A candidate in a Republican runoff for Dallas County Commissioner told the Dallas Morning News on Friday that he created a trust in 2010 that rewards his kids if they marry someone who is white.
Following the interview with the outlet, the paper withdrew its recommendation for Cunningham in the GOP runoff happening on Tuesday.
“There are milestones set out in the trust," Vickers "Vic" Cunningham told the Dallas Morning News.
He said that money is distributed for certain "milestones" like running for public office and reaching a certain age. The same thing for marrying someone who is Christian, of the opposite sex, and white.
“Again, I'm supporting what my beliefs are, I strongly support traditional family values,” Cunningham said of the clause in an interview. "That if you marry a person of the opposite sex, that’s Caucasian, that’s Christian, they will get a distribution."
"It doesn't prohibit anything and it doesn't say you'll never get the money. You're just not going to get that milestone distribution," he added.

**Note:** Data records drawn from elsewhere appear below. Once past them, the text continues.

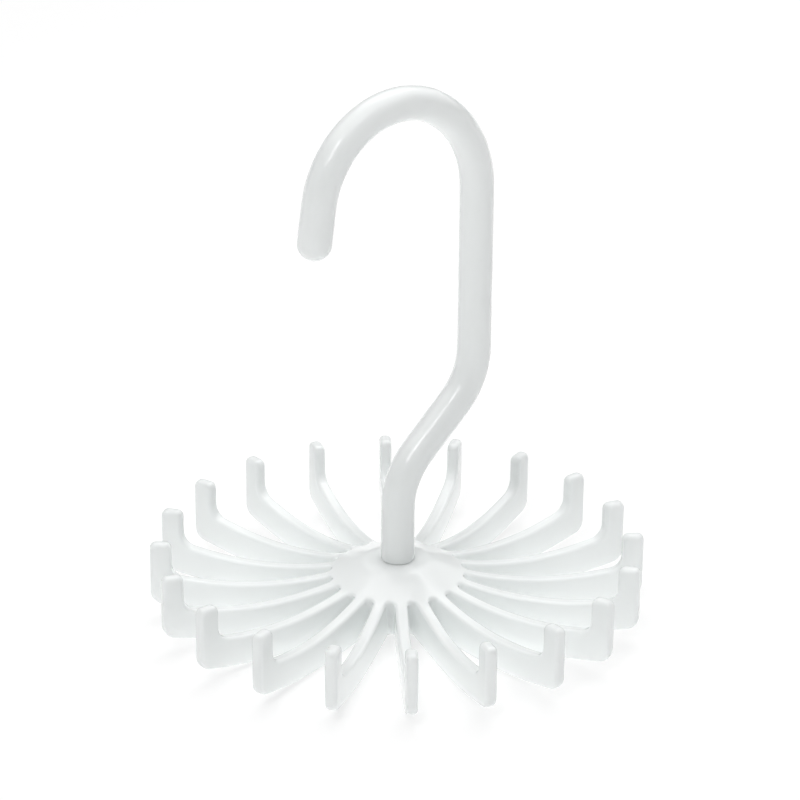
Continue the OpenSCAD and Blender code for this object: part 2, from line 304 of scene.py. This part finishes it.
def wheel_mesh():
    u, zl, cols = wheel_grid()
    nu, nz, nc = len(u), zl.shape[1], cols.shape[1]
    unit = 4                                    # sectors in the unit that repeats five times
    cols4 = np.concatenate([cols + k * SECTOR for k in range(unit)] + [cols[:, :1] + unit * SECTOR], axis=1)
    nv = cols4.shape[1] - 1
    ang = cols4
    X = u[:, None] * np.cos(ang)
    Y = u[:, None] * np.sin(ang)
    pts = np.empty((nu, nv + 1, nz, 3))
    pts[..., 0] = X[:, :, None]
    pts[..., 1] = Y[:, :, None]
    pts[..., 2] = zl[:, None, :]
    f = wheel_distance(pts.reshape(-1, 3)).reshape(nu, nv + 1, nz)
    f[:, nv] = f[:, 0]
    inside = f < 0
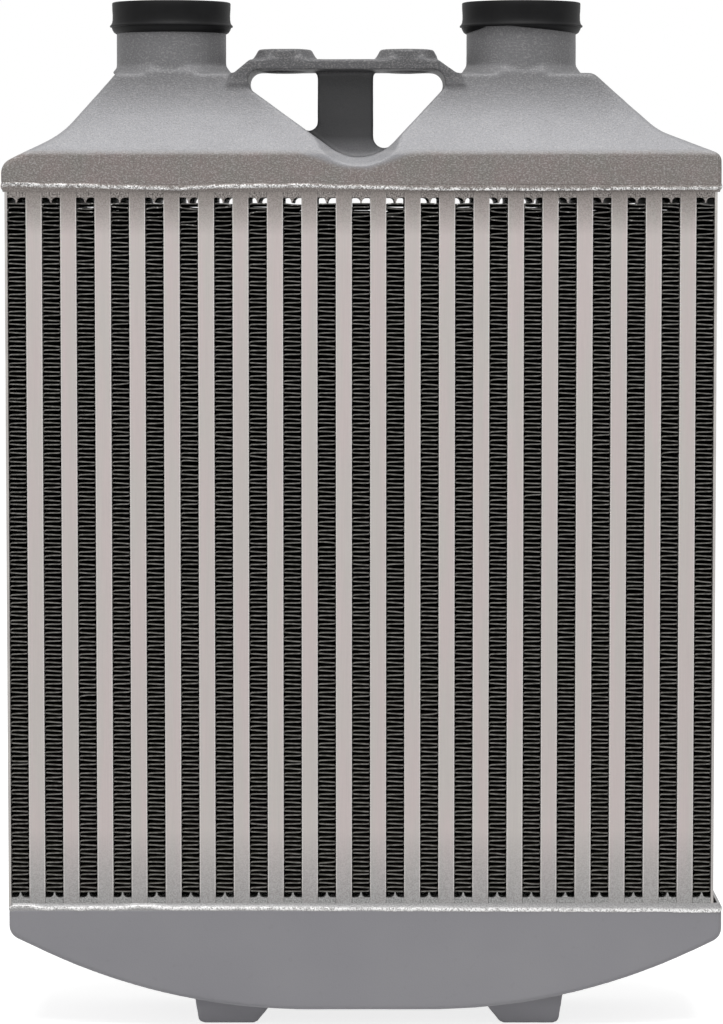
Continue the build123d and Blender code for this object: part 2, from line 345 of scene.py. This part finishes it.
edge_skin = fin.mix(near_top.rise(0, 0.5) * 0.5, edge_skin, shade(58, 56, 54))
glint = near_top * fin.speckle(1.2 * mm, 2.0, (1.4, 1, 0.7)).rise(0.62, 0.67)
glint = glint * from_face.rise(4 * mm, 0)
fin_skin = fin.mix(cut_edge, painted_shade_skin, edge_skin)
fin.paint("Base Color", fin.mix(glint * 0.9, fin_skin, shade(215, 212, 208)))
fin.relief(fin.speckle(0.5 * mm), 0.03 * mm)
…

The reporter asked Cunningham, a former criminal district judge, why he wanted to include that clause in the trust.
"It's my religious belief that marriage is between one man and one woman and I wanted to support my faith of being a Christian," the candidate responded.
"What does that have to do with them being Caucasian?" the reporter asked.
"It's again, I wanted to support my faith in encouraging a traditional family value," Cunningham said.
"You consider it a traditional family value, as I understand it, to marry within one's race," another reporter asked.
"Correct," Cunningham responded.
Cunningham's campaign could not immediately be reached for comment. On Saturday, he addressed the trust in a statement posted to Facebook.
"I take full responsibility for the terms of the trust my children would have to meet upon marriage to receive an advance from their trust," he said.
"This trust was set-up during a time of concerned feelings about my brother Bill’s gay lifestyle. My views on interracial marriage have evolved since I set-up the irrevocable trust in 2010, and today I would absolutely remove those conditions if I legally could."